Records from a data collection:
+--

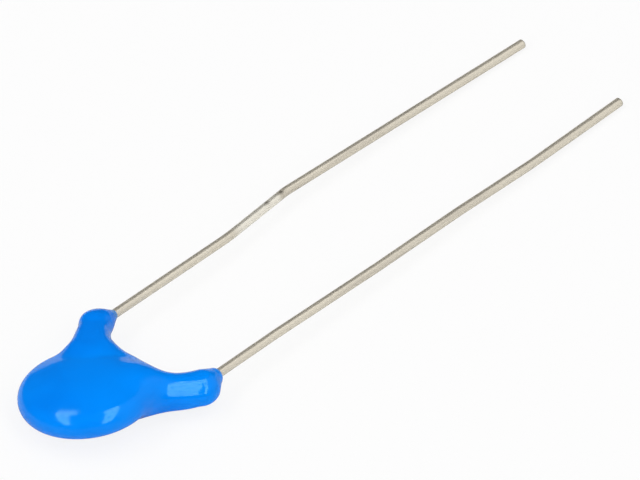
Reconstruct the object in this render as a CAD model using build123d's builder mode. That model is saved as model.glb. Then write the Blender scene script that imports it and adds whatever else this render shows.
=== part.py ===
from build123d import *
import os
from math import asin, cos, degrees, radians, sin, sqrt

# Wire leads
wire_diameter = 0.52
lead_pitch = 7.4
lead_length = 31.2
first_lead_extra = 0.15
second_lead_spread = 0.06
tip_chamfer = 0.05
elbow_radius = 0.8
face_bend_radius = 1.5

# Bent stretch of the first lead: straight, then outwards to a kink, then inwards to the tip
jog_start = 8.5
kink_start = 13.4
kink_out = 0.42
tip_in = 0.7
jog_radius = 12.0
kink_radius = 6.0

# Slight bow of the second lead: a little inwards, then a little outwards, then straight
bow_start = 4.3
bow_in = 0.06
bow_end = 12.5
bow_out = 0.05
bow_radius = 20.0

# Ceramic disc with its fired silver faces
ceramic_diameter = 5.6
ceramic_thickness = 0.8
silver_margin = 0.3
silver_thickness = 0.02
disc_tilt = 7.0
disc_drop = 6.14
disc_shift = -0.3

# Soldered inner run of each lead
lead_reach = 1.0
edge_clearance = 0.25
solder_film = 0.03
solder_length = 3.0
solder_width = 1.3
solder_past_end = 0.35
solder_cover = 0.1
solder_slope = 20.0

# Epoxy coating over the disc
skin_over_rim = 0.79
coated_thickness = 2.8
rim_radius = 0.8

# Ears of epoxy round the elbows of the leads
first_ear_radius = 0.86
first_ear_drop = 1.42
first_ear_out = 0.13
second_ear_radius = 0.93
second_ear_drop = 1.47
second_ear_out = 0.29
elbow_drop = 1.3

# Legs of epoxy from the ears to the disc, and the web between them
leg_sections = 5
first_leg_root_width = 6.0
second_leg_root_width = 5.6
leg_root_inset = 0.05
leg_root_reach = 1.4
leg_lean = 0.12
web_radius = 0.85
web_sag = 0.6
web_span = 5.0
web_rise = 0.09

# Collars where the coating climbs the leads
collar_radius = 0.7
collar_height = 0.14
collar_skin = 0.03

wire_radius = wire_diameter / 2
coated_radius = ceramic_diameter / 2 + skin_over_rim
silver_radius = ceramic_diameter / 2 - silver_margin
silver_height = ceramic_thickness / 2 + silver_thickness
wire_height = silver_height + solder_film + wire_radius

# The capacitor's own frame: leads along +Y, their plane at z = 0, the origin midway between their exits
disc_centre = Vector(disc_shift, -disc_drop, 0)
disc_normal = Vector(-sin(radians(disc_tilt)), 0, cos(radians(disc_tilt)))
disc_across = Vector(cos(radians(disc_tilt)), 0, sin(radians(disc_tilt)))
disc_frame = Plane(origin=disc_centre, x_dir=disc_across, z_dir=disc_normal)
first_ear = Vector(-lead_pitch / 2 - first_ear_out, -first_ear_drop, 0)
second_ear = Vector(lead_pitch / 2 + second_ear_out, -second_ear_drop, 0)

# The coated disc's section: two shallow domes joined tangent to a round rim
rim_ring = coated_radius - rim_radius
dome_radius = (rim_ring**2 + (coated_thickness / 2) ** 2 - rim_radius**2) / (coated_thickness - 2 * rim_radius)
dome_depth = dome_radius - coated_thickness / 2
dome_angle = degrees(asin(rim_ring / (dome_radius - rim_radius)))


def lead_route(side, outer_points):
    """Corners of one lead, from its soldered end to its tip, in the capacitor's own frame."""
    elbow = Vector(side * lead_pitch / 2, -elbow_drop, 0)
    seen = disc_frame.to_local_coords(elbow)
    heading = Vector(seen.X, seen.Y, 0).normalized()
    height = Vector(0, 0, -side * wire_height)
    inner_end = disc_frame.from_local_coords(height - heading * lead_reach)
    face_edge = disc_frame.from_local_coords(height + heading * (ceramic_diameter / 2 + edge_clearance))
    return [inner_end, face_edge, elbow] + outer_points


first_x = -lead_pitch / 2
second_x = lead_pitch / 2
jog = Vector(first_x, jog_start, 0)
kink = Vector(first_x - kink_out, kink_start, 0)
first_tip = Vector(first_x - kink_out + tip_in, lead_length + first_lead_extra, 0)
second_tip = Vector(second_x + second_lead_spread, lead_length, 0)
bow_inner = Vector(second_x - bow_in, bow_start, 0)
bow_outer = Vector(second_x + bow_out, bow_end, 0)
first_route = lead_route(-1, [jog, kink, first_tip])
second_route = lead_route(1, [bow_inner, bow_outer, second_tip])
first_radii = [face_bend_radius, elbow_radius, jog_radius, kink_radius]
second_radii = [face_bend_radius, elbow_radius, bow_radius, bow_radius]


def floor_normal(belly, tip_a, tip_b, belly_radius, tip_radius):
    """Upward normal of the floor that a ball at the belly and a ball at each tip all touch from above."""
    a = belly - tip_a
    b = tip_b - tip_a
    rise = belly_radius - tip_radius
    gram = a.dot(a) * b.dot(b) - a.dot(b) ** 2
    flat = a * (rise * b.dot(b) / gram) - b * (rise * a.dot(b) / gram)
    upright = b.cross(a) if b.cross(a).Z > 0 else a.cross(b)
    return flat + upright.normalized() * sqrt(1 - flat.dot(flat))


# The floor under the lying capacitor, which its belly and both of its tips touch
belly_centre = disc_centre + disc_normal * dome_depth
floor_up = floor_normal(belly_centre, first_tip, second_tip, dome_radius, wire_radius)
floor_x = (Vector(1, 0, 0) - floor_up * floor_up.X).normalized()
floor_y = floor_up.cross(floor_x)


def disc_reach(direction):
    """How far the coated disc stands out from its centre along a direction."""
    return rim_ring * sqrt(1 - disc_normal.dot(direction) ** 2) + rim_radius


lowest_x = min(first_ear.dot(floor_x) - first_ear_radius, disc_centre.dot(floor_x) - disc_reach(floor_x))
highest_x = max(second_ear.dot(floor_x) + second_ear_radius, disc_centre.dot(floor_x) + disc_reach(floor_x))
lowest_y = disc_centre.dot(floor_y) - disc_reach(floor_y)
highest_y = max(first_tip.dot(floor_y), second_tip.dot(floor_y))
floor_level = first_tip.dot(floor_up) - wire_radius
floor_middle = floor_x * ((lowest_x + highest_x) / 2) + floor_y * ((lowest_y + highest_y) / 2) + floor_up * floor_level
floor = Plane(origin=floor_middle, x_dir=floor_x, z_dir=floor_up)
lying = floor.location.inverse()


def laid(plane):
    """A plane of the capacitor's own frame, as it lies on the floor."""
    return Plane(lying * plane.location)


def laid_points(points):
    """Points of the capacitor's own frame, as they lie on the floor."""
    return [Plane(lying).from_local_coords(point) for point in points]


def upright_section(frame):
    """The plane through a frame's X and Z, for a profile that turns round its Z."""
    return laid(Plane(origin=frame.origin, x_dir=frame.x_dir, z_dir=-frame.y_dir))


disc_section = upright_section(disc_frame)
disc_axis = Axis(disc_section.origin, disc_section.y_dir)

# Ceramic dielectric disc
with BuildPart() as ceramic_disc:
    with BuildSketch(laid(disc_frame)):
        Circle(ceramic_diameter / 2)
    extrude(amount=ceramic_thickness / 2, both=True)
ceramic_disc.part.label = "ceramic_disc"

# Silver electrodes, fired on the two faces of the ceramic
with BuildPart() as upper_electrode:
    with BuildSketch(laid(disc_frame.offset(ceramic_thickness / 2))):
        Circle(silver_radius)
    extrude(amount=silver_thickness)
upper_electrode.part.label = "upper_electrode"

with BuildPart() as lower_electrode:
    with BuildSketch(laid(disc_frame.offset(-ceramic_thickness / 2))):
        Circle(silver_radius)
    extrude(amount=-silver_thickness)
lower_electrode.part.label = "lower_electrode"


def lead_end(route):
    """The square end of a wire at its soldered end, looking along the wire."""
    return Plane(origin=route[0], z_dir=route[1] - route[0])


# First lead, soldered to the upper face, with its bent stretch
with BuildPart() as first_lead:
    with BuildLine() as first_path:
        FilletPolyline(*laid_points(first_route), radius=first_radii)
    with BuildSketch(laid(lead_end(first_route))):
        Circle(wire_radius)
    sweep(path=first_path.line)
    chamfer(first_lead.edges().group_by(Axis.Y)[-1], tip_chamfer)
first_lead.part.label = "first_lead"

# Second lead, soldered to the lower face
with BuildPart() as second_lead:
    with BuildLine() as second_path:
        FilletPolyline(*laid_points(second_route), radius=second_radii)
    with BuildSketch(laid(lead_end(second_route))):
        Circle(wire_radius)
    sweep(path=second_path.line)
    chamfer(second_lead.edges().group_by(Axis.Y)[-1], tip_chamfer)
second_lead.part.label = "second_lead"


def solder_mound(route, side, lead):
    """A sloped mound of solder on the silver, with the end of a lead buried in it."""
    along = (route[1] - route[0]).normalized()
    outward = disc_normal * -side
    height = solder_film + wire_diameter + solder_cover
    middle = route[0] + along * (solder_length / 2 - solder_past_end) - outward * (wire_height - silver_height)
    with BuildPart() as mound:
        with BuildSketch(laid(Plane(origin=middle, x_dir=along, z_dir=outward))):
            SlotOverall(solder_length, solder_width)
        extrude(amount=height, taper=solder_slope)
        add(lead.part, mode=Mode.SUBTRACT)
    return mound


# Solder joints between the leads and the silver
upper_solder = solder_mound(first_route, -1, first_lead)
upper_solder.part.label = "upper_solder"
lower_solder = solder_mound(second_route, 1, second_lead)
lower_solder.part.label = "lower_solder"

inner_pieces = [
    ceramic_disc,
    upper_electrode,
    lower_electrode,
    first_lead,
    second_lead,
    upper_solder,
    lower_solder,
]


def leg_frames(ear, ear_radius, root_width, side):
    """Planes and half sizes of one leg's sections, from its ear to its wide root inside the disc."""
    seen = disc_frame.to_local_coords(ear)
    outward = Vector(seen.X, seen.Y, 0).normalized()
    root = disc_frame.from_local_coords(outward * leg_root_reach - Vector(0, 0, side * leg_lean))
    along = (root - ear).normalized()
    root_half = coated_thickness / 2 - leg_root_reach**2 / (2 * dome_radius) - leg_lean - leg_root_inset
    sections = []
    for step in range(leg_sections):
        share = step / (leg_sections - 1)
        half_width = ear_radius + (root_width / 2 - ear_radius) * share**2
        half_thickness = ear_radius + (root_half - ear_radius) * share
        place = Plane(origin=ear + (root - ear) * share, x_dir=along.cross(disc_normal), z_dir=along)
        sections.append((place, half_width, half_thickness))
    return sections


# Epoxy coating: the domed disc, two flared legs with round ears, the web between them and two collars
with BuildPart() as epoxy_coating:
    with BuildSketch(disc_section):
        with BuildLine():
            CenterArc((0, -dome_depth), dome_radius, 90 - dome_angle, dome_angle)
            CenterArc((rim_ring, 0), rim_radius, dome_angle - 90, 180 - 2 * dome_angle)
            CenterArc((0, dome_depth), dome_radius, -90, dome_angle)
            Line((0, coated_thickness / 2), (0, -coated_thickness / 2))
        make_face()
    revolve(axis=disc_axis)

    for ear, ear_radius, root_width, side in (
        (first_ear, first_ear_radius, first_leg_root_width, -1),
        (second_ear, second_ear_radius, second_leg_root_width, 1),
    ):
        stations = leg_frames(ear, ear_radius, root_width, side)
        for place, half_width, half_thickness in stations:
            with BuildSketch(laid(place)):
                Ellipse(half_width, half_thickness)
        loft()
        with Locations(laid(stations[0][0]).location):
            Sphere(ear_radius, arc_size2=0, align=(Align.CENTER, Align.CENTER, Align.MAX))

    web_middle = Vector((first_ear.X + second_ear.X) / 2, coated_radius - disc_drop + web_rise - web_radius, 0)
    web_end = Vector(web_span / 2, web_sag, 0)
    with BuildLine(laid(Plane(web_middle))) as web_path:
        ThreePointArc((-web_end.X, web_end.Y), (0, 0), (web_end.X, web_end.Y))
    with BuildSketch(Plane(origin=web_path.line @ 0, z_dir=web_path.line % 0)):
        Circle(web_radius)
    sweep(path=web_path.line)

    for exit_x in (first_x, second_x):
        collar = laid(Plane(origin=(exit_x, 0, 0), x_dir=(1, 0, 0), z_dir=(0, 0, 1)))
        with BuildSketch(collar):
            with BuildLine():
                top = (wire_radius + collar_skin, collar_height)
                base = (collar_radius, -elbow_drop)
                Polyline(top, base, (0, -elbow_drop), (0, collar_height), close=True)
            make_face()
        revolve(axis=Axis(collar.origin, collar.y_dir))

    for piece in inner_pieces:
        add(piece.part, mode=Mode.SUBTRACT)
epoxy_coating.part.label = "epoxy_coating"

os.makedirs("parts", exist_ok=True)
export_step(epoxy_coating.part, "parts/epoxy_coating.step")
export_step(ceramic_disc.part, "parts/ceramic_disc.step")
export_step(upper_electrode.part, "parts/upper_electrode.step")
export_step(lower_electrode.part, "parts/lower_electrode.step")
export_step(upper_solder.part, "parts/upper_solder.step")
export_step(lower_solder.part, "parts/lower_solder.step")
export_step(first_lead.part, "parts/first_lead.step")
export_step(second_lead.part, "parts/second_lead.step")
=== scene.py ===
"""Looks of a ceramic disc capacitor: a disc dipped in blue epoxy, on two tinned wire leads.

Lengths are in millimetres, in the capacitor's own frame: the leads run along +Y, their plane is z = 0 and
the origin is midway between the places where they leave the coating. Stance lays each finished mesh down
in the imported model's frame, in metres.
"""

from __future__ import annotations

import logging
from dataclasses import dataclass, field
from enum import Enum
from math import cos, pi, radians, sin, sqrt, tan
from typing import Any, Mapping, Optional, Sequence, Union

import bmesh
import bpy
from mathutils import Matrix, Vector


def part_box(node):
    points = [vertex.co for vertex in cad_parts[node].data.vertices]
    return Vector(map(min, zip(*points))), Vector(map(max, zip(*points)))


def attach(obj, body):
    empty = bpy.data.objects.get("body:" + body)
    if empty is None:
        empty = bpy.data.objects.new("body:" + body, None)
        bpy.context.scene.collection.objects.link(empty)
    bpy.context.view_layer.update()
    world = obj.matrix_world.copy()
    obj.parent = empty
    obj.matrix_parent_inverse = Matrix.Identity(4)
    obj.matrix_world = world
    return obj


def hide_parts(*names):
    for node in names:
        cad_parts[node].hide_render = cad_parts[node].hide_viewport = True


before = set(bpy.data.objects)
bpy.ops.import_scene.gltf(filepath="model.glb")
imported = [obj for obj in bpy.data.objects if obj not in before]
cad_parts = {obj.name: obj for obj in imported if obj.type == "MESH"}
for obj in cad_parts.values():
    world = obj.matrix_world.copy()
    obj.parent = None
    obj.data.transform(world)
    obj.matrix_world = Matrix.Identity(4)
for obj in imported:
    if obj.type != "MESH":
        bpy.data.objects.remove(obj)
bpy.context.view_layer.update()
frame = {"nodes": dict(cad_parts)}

log = logging.getLogger("capacitor")
MM = 0.001
Triple = tuple[float, float, float]
Colour = tuple[float, float, float, float]
Operand = Union["Value", float, Sequence[float]]
WHITE: Colour = (1.0, 1.0, 1.0, 1.0)


def srgb(red: float, green: float, blue: float) -> Colour:
    """Turns a colour as a screen shows it into the linear one that a shader takes.

    Args:
        red: Red, from 0 to 255.
        green: Green, from 0 to 255.
        blue: Blue, from 0 to 255.

    Returns:
        The linear colour, with full alpha.
    """
    parts = [part / 255 for part in (red, green, blue)]
    linear = [part / 12.92 if part <= 0.04045 else ((part + 0.055) / 1.055) ** 2.4 for part in parts]
    return (linear[0], linear[1], linear[2], 1.0)


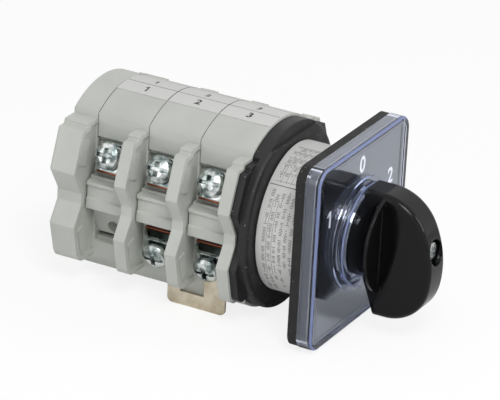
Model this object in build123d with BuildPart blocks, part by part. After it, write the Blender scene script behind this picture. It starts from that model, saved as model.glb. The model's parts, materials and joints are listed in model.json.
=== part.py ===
"""Rotary cam switch for a panel: three contact stages, a latch housing and a front plate with a knob.

Millimetres. The origin is on the switch axis at the plane where the panel lies, against the gasket.
+Y runs to the rear, +Z is up and +X is right as the operator sees it.
"""

import os
from math import atan2, cos, degrees, radians, sin, sqrt

from build123d import *

os.makedirs("parts", exist_ok=True)

# Fits and clearances
running_gap = 0.05  # radial play of a shaft in its bearing
loose_gap = 0.3  # play between parts that pass each other
seat_gap = 0.05  # play of a part that is laid into its seat
hole_play = 0.3  # radial play of a screw in a through hole

# Front plate, holder and gasket
plate_size = 64.0
plate_corner_r = 5.6
cover_depth = 5.5
cover_wall = 2.0
cover_edge_r = 1.0
rim_width = 2.4
rim_step = 0.4
gasket_t = 3.4
gasket_inset = 0.2
gasket_recess = 0.3  # the neck sits in this recess, so the rest of the face seals on the panel
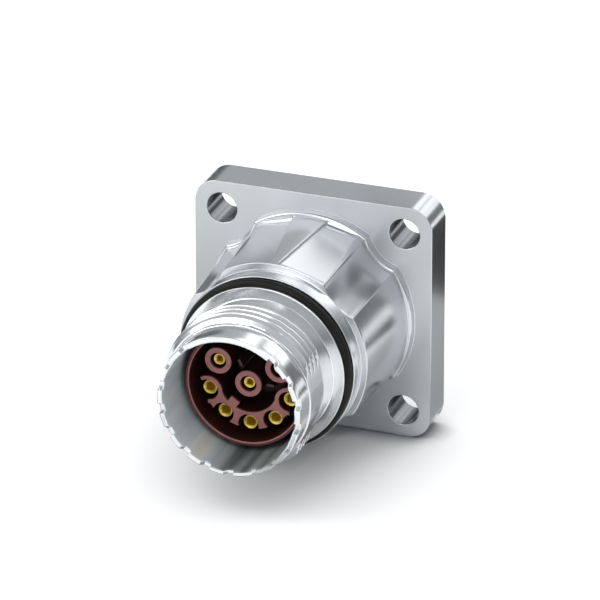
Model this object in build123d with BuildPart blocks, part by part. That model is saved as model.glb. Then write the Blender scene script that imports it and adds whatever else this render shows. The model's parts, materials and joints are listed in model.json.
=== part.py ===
from build123d import *
from math import acos, cos, degrees, radians, sin
import os

# Panel-mounted circular connector: a square flange carries a tapered round body, and a turned
# sleeve with a short coupling thread and a notched rim stands out of the body towards the user.
# Lengths are millimetres and angles are degrees. X is to the right seen from the mating side,
# Z is up along the flange, and the socket faces -Y. The origin is the centre of the flange's
# back face. A station is a distance from that face towards the mating side, so -Y is positive.

# Flange
flange_width = 26.0
flange_thickness = 4.4
flange_corner_radius = 2.5
screw_edge_distance = 3.0
screw_hole_diameter = 3.3
hole_edge_break = 0.12
flange_edge_break = 0.15

# Tapered body and its collar
body_taper = 0.6
collar_width = 0.7
collar_station = 16.4
collar_rim_thickness = 0.35
collar_edge_break = 0.1
base_bead_width = 0.4
base_bead_height = 0.9
base_bead_round = 0.25

# Clearance scallops for the screw heads, parallel to the tapered wall
scallop_radius = 4.7
scallop_depth_at_collar = 0.8
scallop_first_angle = 45.0
scallop_count = 4

# Flats either side of the wedge that marks the top
wedge_half_angle_at_collar = 2.8
wedge_half_angle_at_base = 10.2
wedge_step = 0.25
top_angle = 90.0

# Boss in front of the collar
boss_wall = 1.08
boss_station = 18.3
boss_edge_break = 0.1

# Bores of the body
rear_bore_step = 0.45
sleeve_seat_station = 8.0

# Turned sleeve
sleeve_wall = 0.87
seal_groove_width = 1.0
ring_height = 0.48
ring_thickness = 0.5
relief_depth = 0.8
relief_length = 2.9
thread_radius = 8.5
thread_length = 3.9
thread_lead = 0.6
thread_run_out = 0.3
neck_step = 0.82
rim_station = 29.7
rim_edge_break = 0.06
rim_wall = 0.57
insert_seat_step = 0.44
insert_seat_station = 18.0

# Gap in the thread, through which the ribs of a quick-lock nut slide on before it turns
lock_gap_upper_angle = 34.0
lock_gap_floor_top_angle = 11.0
lock_gap_floor_end_angle = -27.0
lock_gap_lower_angle = -45.0
lock_gap_floor_step = 0.04

# Coding notches in the rim
notch_pitch_angle = 20.0
notch_first_angle = 130.0
notch_count = 15
notch_angle = 8.5
notch_depth = 0.5
notch_slope = 0.35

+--

-- What you will do --
Each line from the one holding "by part. After" to the one holding "hole_play = 0.3", those two included, is to be transcribed exactly, and no other line.

-- Response to this task --
Model this object in build123d with BuildPart blocks, part by part. After it, write the Blender scene script behind this picture. It starts from that model, saved as model.glb. The model's parts, materials and joints are listed in model.json.
=== part.py ===
"""Rotary cam switch for a panel: three contact stages, a latch housing and a front plate with a knob.

Millimetres. The origin is on the switch axis at the plane where the panel lies, against the gasket.
+Y runs to the rear, +Z is up and +X is right as the operator sees it.
"""

import os
from math import atan2, cos, degrees, radians, sin, sqrt

from build123d import *

os.makedirs("parts", exist_ok=True)

# Fits and clearances
running_gap = 0.05  # radial play of a shaft in its bearing
loose_gap = 0.3  # play between parts that pass each other
seat_gap = 0.05  # play of a part that is laid into its seat
hole_play = 0.3  # radial play of a screw in a through hole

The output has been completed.